The number of festshrifts celebrating Stuart’s work, the growing bibliography of volumes discussing his ideas in a number of languages, and the diversity of tributes on his death are eloquent testimony to the scale and range of his continuing intellectual influence. It is no exaggeration to say that without his work Cultural Studies would not have developed in the way that it has or established itself quite so firmly as an indispensable current of thought and analysis within the study of media and communication. But I suspect that the evaluation that gave him most pleasure has come from outside the academy.

Last year saw the release of John Akomfrah’s The Stuart Hall Project, a documentary film exploring Stuart’s life and influence.
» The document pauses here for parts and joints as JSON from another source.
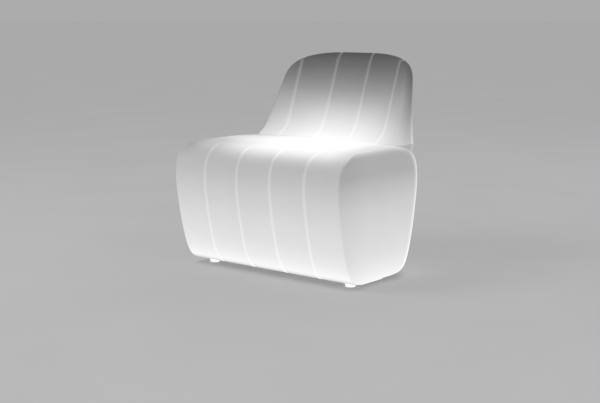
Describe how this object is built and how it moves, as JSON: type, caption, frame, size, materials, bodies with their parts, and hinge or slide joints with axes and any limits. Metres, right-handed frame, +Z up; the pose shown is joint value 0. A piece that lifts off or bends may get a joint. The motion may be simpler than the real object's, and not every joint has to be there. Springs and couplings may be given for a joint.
{
  "type": "light-up outdoor seat",
  "caption": "Low outdoor lounge seat of hollow white translucent plastic, in grooved panels with a short leaning back, lit from inside by a battery lamp",
  "frame": {"origin": "on the floor, in the middle of the seat's outline", "axes": "+X across the seat to its left-hand side as one faces it from the front, the front towards -Y, +Z up"},
  "size_m": [0.7254, 0.5884, 0.741],
  "materials": {
    "lit_plastic": "translucent white, fine satin skin, lit from inside",
    "foot_rubber": "translucent white silicone",
    "steel": "stainless",
    "brass": "knurled",
    "tray_plastic": "fine grained",
    "seal_rubber": "matte",
    "opal_plastic": "opal, satin gloss",
    "clear_plastic": "clear",
    "aluminium": "milled",
    "lamp_board": "white solder resist",
    "lamp_chip": "phosphor",
    "circuit_board": "green solder resist",
    "chip_black": "moulded",
    "cell_sleeve": "shrunk sleeve",
    "nickel": "nickel plated",
    "cap_rubber": "matte",
    "button_plastic": "fine grained",
    "lead_red": "silicone insulation",
    "lead_black": "silicone insulation"
  },
  "bodies": {
    "seat": {"body_shell": "lit_plastic", "foot_front_left": "foot_rubber", "foot_front_right": "foot_rubber", "foot_rear_left": "foot_rubber", "foot_rear_right": "foot_rubber", "foot_washers": "steel", "foot_screws": "steel", "foot_inserts": "brass", "light_tray": "tray_plastic", "tray_gasket": "seal_rubber", "tray_screws": "steel", "tray_inserts": "brass", "diffuser_dome": "opal_plastic", "dome_seal": "seal_rubber", "dome_screws": "steel", "heat_spreader": "aluminium", "spreader_posts": "brass", "led_board": "lamp_board", "led_chips": "lamp_chip", "led_board_screws": "steel", "battery_cells": "cell_sleeve", "battery_holder": "chip_black", "battery_contacts": "nickel", "control_board": "circuit_board", "control_chips": "chip_black", "control_board_screws": "steel", "power_switch": "chip_black", "charge_socket": "chip_black", "socket_pin": "nickel", "cap_hinge_pin": "steel", "status_lens": "clear_plastic", "breather_vent": "chip_black", "lamp_lead": "lead_black", "battery_lead_red": "lead_red", "battery_lead_black": "lead_black"},
    "button": {"power_button": "button_plastic", "switch_plunger": "button_plastic"},
    "cap": {"charge_cap": "cap_rubber"}
  },
  "joints": [
    {"name": "power_button_slide", "type": "slide", "parent": "seat", "child": "button", "axis": [0, 0, 1], "range_m": [0, 0.002], "stiffness_N_per_m": 900, "springref_m": -0.002},
    {"name": "charge_cap_hinge", "type": "hinge", "parent": "seat", "child": "cap", "pos_m": [0.022, -0.07518, 0.032], "axis": [-1, 0, 0], "range_deg": [0, 110]}
  ]
}
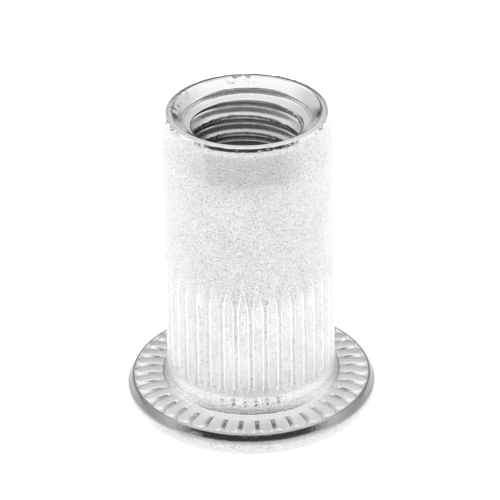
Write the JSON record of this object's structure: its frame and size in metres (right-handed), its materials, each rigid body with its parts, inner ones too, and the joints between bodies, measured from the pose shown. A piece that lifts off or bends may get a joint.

Reviewing the film for The Guardian, the paper’s resident critic Peter Bradshaw, summarised Stuart’s work as “a deeply considered project that reconsiders culture and identity for those excluded from the circles of power”. Stuart set out to retrieve the complexity of ordinary people’s lived experience from the condescension of elites (including academic elites), to detail the cultural barriers to the restoration of respect and hope, and to identify points of refusal and sources of creativity and renewal.

 

It is a project that has reached out across disciplinary and geographical borders to inspire generations of scholars and students to interrogate the cultures they live in with insight and rigour, furnishing them with concepts and methods that allow them to do this more effectively and illuminatingly, and reminding them that ‘speaking truth to power’ always involves ethical and political choices. It is a magnificent and enduring achievement.

 

This text was originally prepared for the IAMCR 2014 tribute to Professor Stuart Hall, organised by Hopeton Dunn.